Happenstance is the story of Jack Bowman, who sees the world as best understood through grand theories and overarching narratives, until the week his wife goes out of town and (possibly not unrelated) suddenly everything he ever believed in might not be true anymore. His best friend turns up on his doorstep heartbroken, his next-door neighbour attempts suicide, his children are acting peculiar, and he’s beginning to realize that the book he’s been writing for the last decade might be a worthless pursuit.

Shields’ next novel, A Fairly Conventional Woman (1982),1 takes place over the same week, but from the perspective of Jack’s wife, Brenda, who has gone to Philadelphia for a craft convention. Brenda is a quilter and Brenda, so we’re told by her husband in Happenstance, has no sense of history at all, doesn’t go in much for big ideas, or see the world in those terms.

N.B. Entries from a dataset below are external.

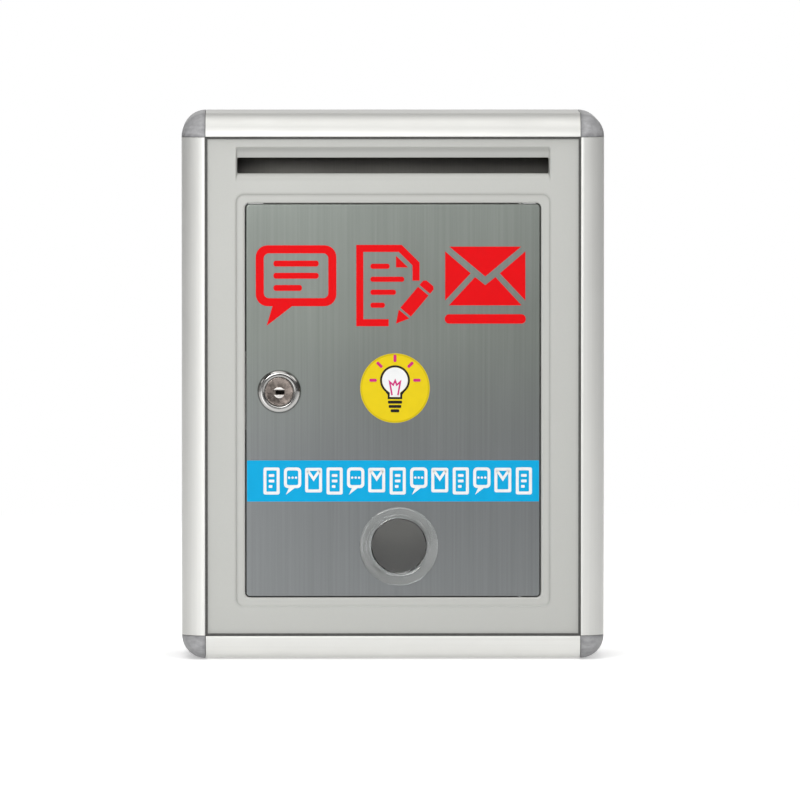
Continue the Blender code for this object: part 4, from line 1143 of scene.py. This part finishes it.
def make_disc():
    """A yellow disc with a shining light bulb, its glass on the outline and its filament on top."""
    rim = [circle(0, 0, 17.5), circle(0, 0, 16.8)]
    black = [[bulb_outline(7.6, 3.7, -5.6), bulb_outline(6.6, 2.7, -4.6)]]
    for low, half in ((-7.9, 3.6), (-10.1, 3.2), (-12.3, 2.2)):
        black.append([rounded_rectangle(-half, half, low, low + 1.5, 0.5, 3)])
    wire = [(-1.5, -3.6), (-2.7, 3.2), (-0.9, 1.6), (0.1, 3.8), (0.9, 1.6), (2.7, 3.2), (1.5, -3.6)]
    pink = [[stroke(wire, 0.8)]]
    for degrees in (0, 45, 90, 135, 180):
        ray = rounded_rectangle(9.3, 13, -0.75, 0.75, 0.5, 3)
        pink.append([shifted(ray, 0, BULB_RISE, degrees)])
    for name, groups, finish, layer in (
        ("disc_yellow", [[circle(0, 0, 17.7)]], INKS["yellow"], 1),
        ("disc_rim", [rim], INKS["amber"], 2),
        ("bulb_black", black, INKS["black"], 2),
        ("bulb_white", [[bulb_outline(6.5, 2.6, -4.5)]], INKS["white"], 2),
        ("bulb_pink", pink, INKS["pink"], 3),
    ):
        add_print(name, groups, finish, DISC_X, DISC_Z, layer)


def small_signs():
    """A sheet, a speech bubble and an envelope, each as groups of outlines."""
    border = rounded_rectangle(-4.1, 4.1, -6.9, 6.9, 0.9, 3)
    sheet = [[border, rounded_rectangle(-2.6, 2.6, -5.4, 5.4, 0.3, 3)]]
    sheet += bars(-1.4, 0.7, 0.3, 2, (2.8, 1.4), (0, 1.4), (-2.8, 0.4))
    border = rounded_rectangle(-4.4, 4.4, -3.6, 6.9, 2, 4)
    border += [(-1.9, -3.6), (-3.4, -7), (1, -3.6)]
    bubble = [[border, rounded_rectangle(-2.9, 2.9, -2.1, 5.4, 0.9, 4)]]
    for across in (-1.75, 0, 1.75):
        bubble.append([circle(across, 1.7, 0.6, 16)])
    border = rounded_rectangle(-4.3, 4.3, -5.8, 6.7, 0.9, 3)
    envelope = [[border, rounded_rectangle(-2.8, 2.8, -4.3, 5.2, 0.3, 3)]]
    envelope.append([stroke([(-2.9, 5.2), (0, 1), (2.9, 5.2)], 1.35)])
    return sheet, bubble, envelope


def make_band():
    """The blue band across the door, with a row of small signs."""
    half_width = (DOOR_HALF[0] - DOOR_BEND) / MM
    band = rounded_rectangle(-half_width, half_width, -BAND_HALF, BAND_HALF, 0.4, 2)
    add_print("band_blue", [[band]], INKS["blue"], DOOR_X, BAND_Z)
    signs = small_signs()
    groups = []
    for number in range(BAND_SIGNS):
        along = (number - (BAND_SIGNS - 1) / 2) * SIGN_PITCH
        for outlines in signs[number % len(signs)]:
            groups.append([shifted(outline, along, 0) for outline in outlines])
    add_print("band_marks", groups, INKS["white"], DOOR_X + SIGN_SHIFT, BAND_Z, 2)


# Floor, light and camera


def background_seen(tree):
    """1 for the rays that show the background: the camera's, reflected ones and those let through."""
    path = add_node(tree, "ShaderNodeLightPath").outputs
    seen = calculated(tree, "MAXIMUM", path["Is Camera Ray"], path["Is Glossy Ray"])
    return calculated(tree, "MAXIMUM", seen, path["Is Transmission Ray"])


def show_mix(tree, share, first, second, output):
    """Shows the first shader node, or the second by its share."""
    node = add_node(tree, "ShaderNodeMixShader")
    for socket, source in zip(node.inputs, (share, first.outputs[0], second.outputs[0])):
        tree.links.new(source, socket)
    tree.links.new(node.outputs["Shader"], tree.nodes[output].inputs["Surface"])


def floor_paper():
    """Matt pale paper, lifted to white where the background is seen, and lifted less near the box as
    painted shade.
    """
    made, tree, shader = new_material("floor_paper")
    fibre = noise(tree, 2 * MM, detail=4)
    tree.links.new(varied(tree, fibre, FLOOR_WHITE, 0.985), shader.inputs["Base Color"])
    shader.inputs["Roughness"].default_value = 0.9
    bumped(tree, shader, fibre, 0.01 * MM)
    seen = background_seen(tree)
    away = length_of(tree, vector_sums(tree, object_point(tree), ("MULTIPLY", FLOOR_FOOTPRINT)))
    # Painted shade: the lift to white is halved next to the box
    clear_of_box = spread(tree, away, FLOOR_LIFT / 2, FLOOR_LIFT, *FLOOR_PAINTED_SHADE)
    glow = add_node(tree, "ShaderNodeEmission")
    tree.links.new(calculated(tree, "MULTIPLY", seen, clear_of_box), glow.inputs["Strength"])
    lifted = add_node(tree, "ShaderNodeAddShader")
    tree.links.new(shader.outputs["BSDF"], lifted.inputs[0])
    tree.links.new(glow.outputs["Emission"], lifted.inputs[1])
    white = add_node(tree, "ShaderNodeEmission")
    far = calculated(tree, "MULTIPLY", seen, spread(tree, away, 0, 1, *FLOOR_FADE))
    show_mix(tree, far, lifted, white, "Material Output")
    return made


def make_floor():
    """A wide floor just under the box."""
    work = bmesh.new()
    bmesh.ops.create_grid(work, x_segments=8, y_segments=8, size=FLOOR_HALF)
    floor = linked("floor", mesh_of(work, "floor"))
    floor.location = (0, 0, -FLOOR_DROP)
    floor.data.materials.append(floor_paper())


def direction_share(tree, ray, direction, inner, outer):
    """1 within an angle of a direction, falling to 0 at a wider one, in degrees."""
    dot = add_node(tree, "ShaderNodeVectorMath", operation="DOT_PRODUCT")
    tree.links.new(ray, dot.inputs[0])
    dot.inputs[1].default_value = Vector(direction).normalized()
    node = add_node(tree, "ShaderNodeMapRange", interpolation_type="SMOOTHSTEP")
    node.inputs["From Min"].default_value = math.cos(math.radians(outer))
    node.inputs["From Max"].default_value = math.cos(math.radians(inner))
    tree.links.new(dot.outputs["Value"], node.inputs["Value"])
    return node.outputs["Result"]


def make_world():
    """White for the camera and behind the box, and for the light a dim studio with soft patches."""
    world = bpy.data.worlds.new("studio")
    bpy.context.scene.world = world
    world.use_nodes = True
    tree = world.node_tree
    ray = add_node(tree, "ShaderNodeTexCoord").outputs["Generated"]
    level = STUDIO_LEVEL
    for direction, inner, outer, strength in STUDIO:
        share = direction_share(tree, ray, direction, inner, outer)
        level = calculated(tree, "MULTIPLY_ADD", share, strength, level)
    studio = tree.nodes["Background"]
    studio.inputs["Color"].default_value = STUDIO_TINT
    tree.links.new(level, studio.inputs["Strength"])
    white = add_node(tree, "ShaderNodeBackground")
    white.inputs["Color"].default_value = (1, 1, 1, 1)
    backdrop = direction_share(tree, ray, (0, 1, 0), *BACKDROP_ANGLES)
    reflected = calculated(tree, "MULTIPLY", background_seen(tree), backdrop)
    to_camera = add_node(tree, "ShaderNodeLightPath").outputs["Is Camera Ray"]
    white_share = calculated(tree, "MAXIMUM", to_camera, reflected)
    show_mix(tree, white_share, studio, white, "World Output")


def facing(direction):
    """The turn of a lamp or a camera that points in a direction."""
    return direction.to_track_quat("-Z", "Y").to_euler()


def make_lamps():
    """Soft square lamps in front of the box, the strongest above and to the left."""
    for name, place, side, power in LAMPS:
        data = bpy.data.lights.new(name, "AREA")
        data.shape = "SQUARE"
        data.size = side
        data.energy = power
        lamp = linked(name, data)
        lamp.location = place
        lamp.rotation_euler = facing(LAMP_TARGET - Vector(place))


def make_camera():
    """A distant camera, almost level, that sees the photograph's width at the box."""
    data = bpy.data.cameras.new("camera")
    data.sensor_width = SENSOR_WIDTH
    data.lens = SENSOR_WIDTH * CAMERA_DISTANCE / VIEW_WIDTH
    data.clip_end = CAMERA_REACH
    camera = linked("camera", data)
    level = math.cos(CAMERA_ELEVATION)
    x, y = -level * math.sin(CAMERA_TURN), -level * math.cos(CAMERA_TURN)
    back = Vector((x, y, math.sin(CAMERA_ELEVATION)))
    camera.location = CAMERA_TARGET + back * CAMERA_DISTANCE
    camera.rotation_euler = facing(-back)
    bpy.context.scene.camera = camera


def main():
    bpy.context.scene.view_settings.view_transform = "Standard"
    dress_nodes()
    make_door()
    make_lock_body()
    make_plug()
    make_key_guide()
    make_frame_screws()
    make_cam_screw()
    make_window()
    make_figures()
    make_disc()
    make_band()
    make_floor()
    make_world()
    make_lamps()
    make_camera()


main()
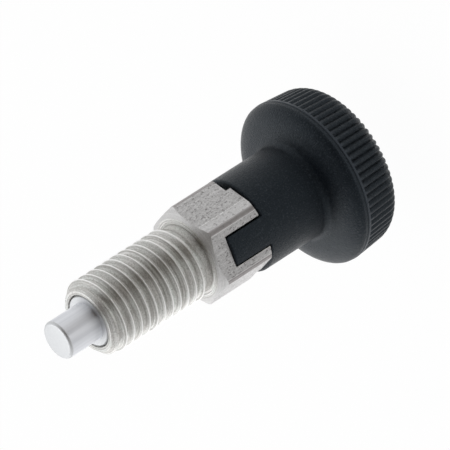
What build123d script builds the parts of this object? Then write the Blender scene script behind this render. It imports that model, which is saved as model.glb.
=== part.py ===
"""Indexing plunger, size 6, with a rest position: pull the knob, give it a quarter turn and let it go.

The stepped locking pin runs in the bore of a threaded body and is pushed out by a compression spring.
Two tabs on the knob lie in a deep slot milled across the body's hexagon. With the knob pulled out and
turned by 90 degrees, the same tabs rest in a shallow notch, and the pin stays drawn in.

Millimetres. The origin is on the axis, on the hexagon's seating face. +Z runs from the knob to the tip
of the pin. The deep slot runs along Y and the rest notch along X.
"""
import math
import os

from build123d import *

# Threaded body: a plain shank at the thread's major diameter, a relief neck and a hexagon
THREAD_R = 6.0
SHANK_LENGTH = 19.15
SHANK_CHAMFER = 1.1
NECK_R = 5.1
NECK_LENGTH = 2.05
HEX_ACROSS_FLATS = 14.0
HEX_LENGTH = 9.58
HEX_CORNER_R = 7.95
HEX_SEAT_R = 6.5
HEX_CHAMFER_ANGLE = 30.0
SLOT_WIDTH = 4.9
SLOT_DEPTH = 6.6
NOTCH_WIDTH = 5.0
NOTCH_DEPTH = 0.85
BORE_EDGE = 0.12

# Locking pin: tip, guide collar, rod and a threaded end for the knob's nut
PIN_TIP_R = 3.0
PIN_REACH = 5.95
PIN_TIP_ROUND = 0.5
COLLAR_R = 4.2
COLLAR_LENGTH = 5.4
COLLAR_EDGE = 0.15
PIN_CHAMFER = 0.3
ROD_R = 2.0
ROD_THREAD_R = 1.5
GUIDE_CLEARANCE = 0.05
BORE_R = COLLAR_R + GUIDE_CLEARANCE

# Compression spring, between the collar and the floor of the bore
WALL_ABOVE_SLOT = 1.95
SPRING_WIRE = 0.8
SPRING_MEAN_R = 3.5
SPRING_TURNS = 5
CLOSED_TURNS = 0.75
RUNS_PER_TURN = 16
WIRE_SIDES = 6
SPRING_END_GAP = 0.03

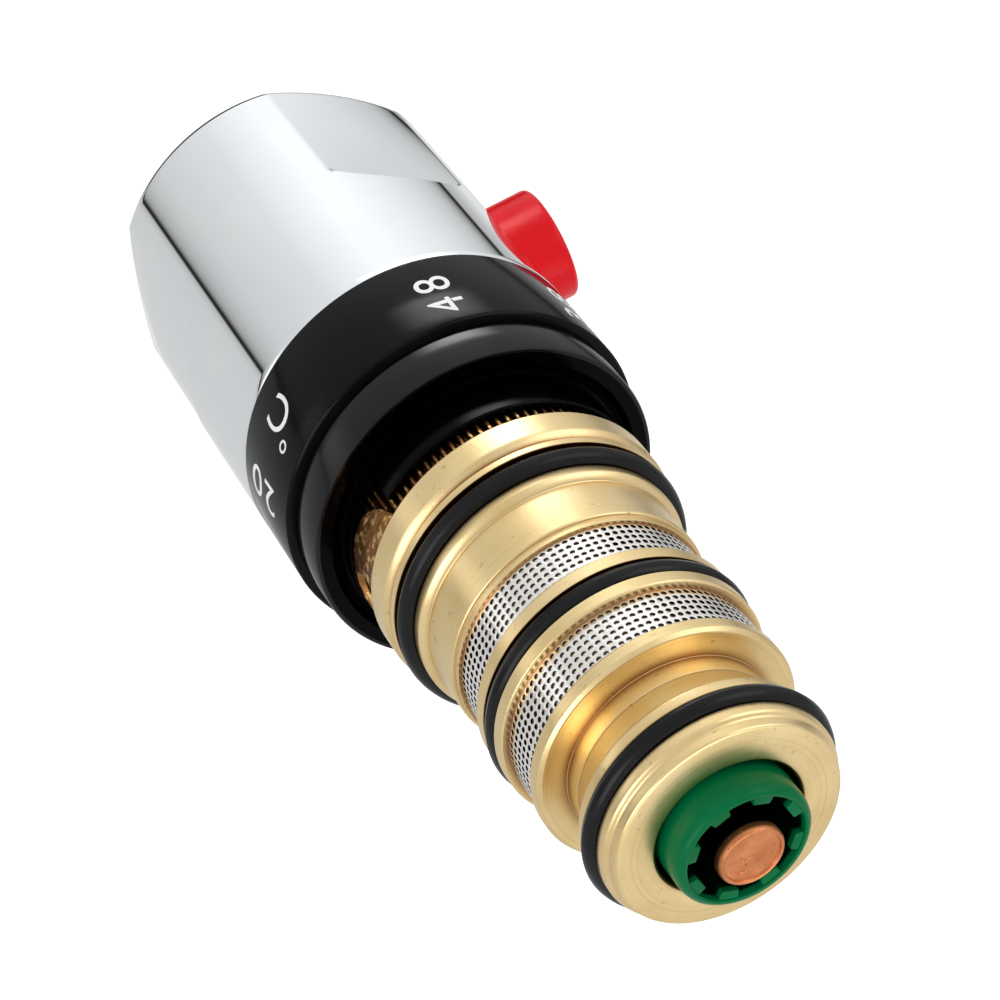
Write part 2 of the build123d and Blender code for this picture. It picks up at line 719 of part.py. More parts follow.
# Regulating nut: hexagon nut on the spindle's tail
with BuildPart() as regulating_nut:
    with BuildSketch(Plane.XY.offset(nut_start)):
        RegularPolygon(radius=nut_across_flats / 2, side_count=6, major_radius=False)
        Circle(spindle_radius + running_gap, mode=Mode.SUBTRACT)
    extrude(amount=nut_end - nut_start)
    chamfer(regulating_nut.edges().group_by(Axis.Z)[0].filter_by(GeomType.LINE), nut_chamfer)
regulating_nut.part.label = "regulating_nut"
export_step(regulating_nut.part, "parts/regulating_nut.step")

# Overload cup: turned cup between the regulating nut and the piston pin
with BuildPart() as overload_cup:
    with BuildSketch(Plane.XZ):
        with BuildLine():
            Polyline((cup_radius - cup_wall, nut_end), (cup_radius, nut_end), (cup_radius, cup_end),
                     (cup_radius - cup_wall - cup_lip, cup_end), (cup_radius - cup_wall - cup_lip, plate_end),
                     (cup_radius - cup_wall, plate_end),
                     close=True)
        make_face()
    revolve(axis=Axis.Z)
overload_cup.part.label = "overload_cup"
export_step(overload_cup.part, "parts/overload_cup.step")

# Spring plate: disc that passes the piston's push to the overload spring
with BuildPart() as spring_plate:
    with BuildSketch(Plane.XY.offset(plate_end - plate_thickness)):
        Circle(cup_radius - cup_wall - running_gap)
    extrude(amount=plate_thickness)
spring_plate.part.label = "spring_plate"
export_step(spring_plate.part, "parts/spring_plate.step")

# Overload spring and return spring
overload_spring = coil_spring(overload_spring_radius, overload_spring_wire, nut_end,
                              plate_end - plate_thickness, overload_spring_turns)
overload_spring.part.label = "overload_spring"
export_step(overload_spring.part, "parts/overload_spring.step")
return_spring = coil_spring(return_spring_radius, return_spring_wire, shuttle_end,
                            cap_spigot_start, return_spring_turns)
return_spring.part.label = "return_spring"
export_step(return_spring.part, "parts/return_spring.step")
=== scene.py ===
import json
from math import atan2, cos, degrees, pi, radians, sin, sqrt, tan

import bpy
from mathutils import Matrix, Vector, noise


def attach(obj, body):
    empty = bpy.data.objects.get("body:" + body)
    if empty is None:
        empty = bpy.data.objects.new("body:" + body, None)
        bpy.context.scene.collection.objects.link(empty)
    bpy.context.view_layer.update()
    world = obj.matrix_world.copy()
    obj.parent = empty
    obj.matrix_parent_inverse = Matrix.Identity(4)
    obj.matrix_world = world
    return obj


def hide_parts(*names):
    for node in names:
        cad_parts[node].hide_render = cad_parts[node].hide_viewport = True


mm = 0.001
black = (0, 0, 0)
white = (1, 1, 1)
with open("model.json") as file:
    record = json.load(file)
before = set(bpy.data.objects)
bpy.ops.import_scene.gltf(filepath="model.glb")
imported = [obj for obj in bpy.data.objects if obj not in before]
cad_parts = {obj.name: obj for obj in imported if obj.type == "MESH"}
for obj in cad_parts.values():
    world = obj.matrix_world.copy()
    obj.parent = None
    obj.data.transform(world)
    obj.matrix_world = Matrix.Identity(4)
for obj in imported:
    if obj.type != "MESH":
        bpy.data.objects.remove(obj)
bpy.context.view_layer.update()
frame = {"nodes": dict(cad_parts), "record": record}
print("stage: frame loaded")


def clearPick():
    if bpy.context.object and bpy.context.object.mode != "OBJECT":
        bpy.ops.object.mode_set(mode="OBJECT")
    bpy.ops.object.select_all(action="DESELECT")


def pickOnly(piece):
    clearPick()
    bpy.context.view_layer.objects.active = piece
    piece.select_set(True)


def applyAll(piece):
    pickOnly(piece)
    for modifier in list(piece.modifiers):
        bpy.ops.object.modifier_apply(modifier=modifier.name)


def addBevel(piece, width, segments=2, angle=25):
    bevel = piece.modifiers.new("edgeRound", "BEVEL")
    bevel.width = width * mm
    bevel.segments = segments
    bevel.limit_method = "ANGLE"
    bevel.angle_limit = radians(angle)
    bevel.harden_normals = False
    applyAll(piece)


def smoothBy(piece, angle=30):
    pickOnly(piece)
    bpy.ops.object.shade_smooth_by_angle(angle=radians(angle))


def dress(piece, name, body, material, stands=()):
    piece.name = name
    piece.data.name = name
    piece.data.materials.clear()
    piece.data.materials.append(material)
    if stands:
        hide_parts(*stands)
    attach(piece, body)
    return piece


def recalculate(piece, gap=0.000002):
    # doubles merged, then faces turned outwards
    pickOnly(piece)
    bpy.ops.object.mode_set(mode="EDIT")
    bpy.ops.mesh.select_all(action="SELECT")
    bpy.ops.mesh.remove_doubles(threshold=gap)
    bpy.ops.mesh.normals_make_consistent(inside=False)
    bpy.ops.object.mode_set(mode="OBJECT")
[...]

Except that A Fairly Conventional Woman reveals that Brenda actually does, very much, and that she’s assured enough of her vision that she doesn’t have to argue with Jack about it. However quietly, she knows that “…history was no more than a chain of stories, the stories that happened to everyone and that, in time, came to form the patterns of entire lives, her own included.”

A chain of stories, which is not so different from a quilt, and just as quotidian. And this is a notion that finds its way into Shields fifth book, Various Miracles (1985), a book that is also a quilt, a literary patchwork, in that it’s a collection of short fiction.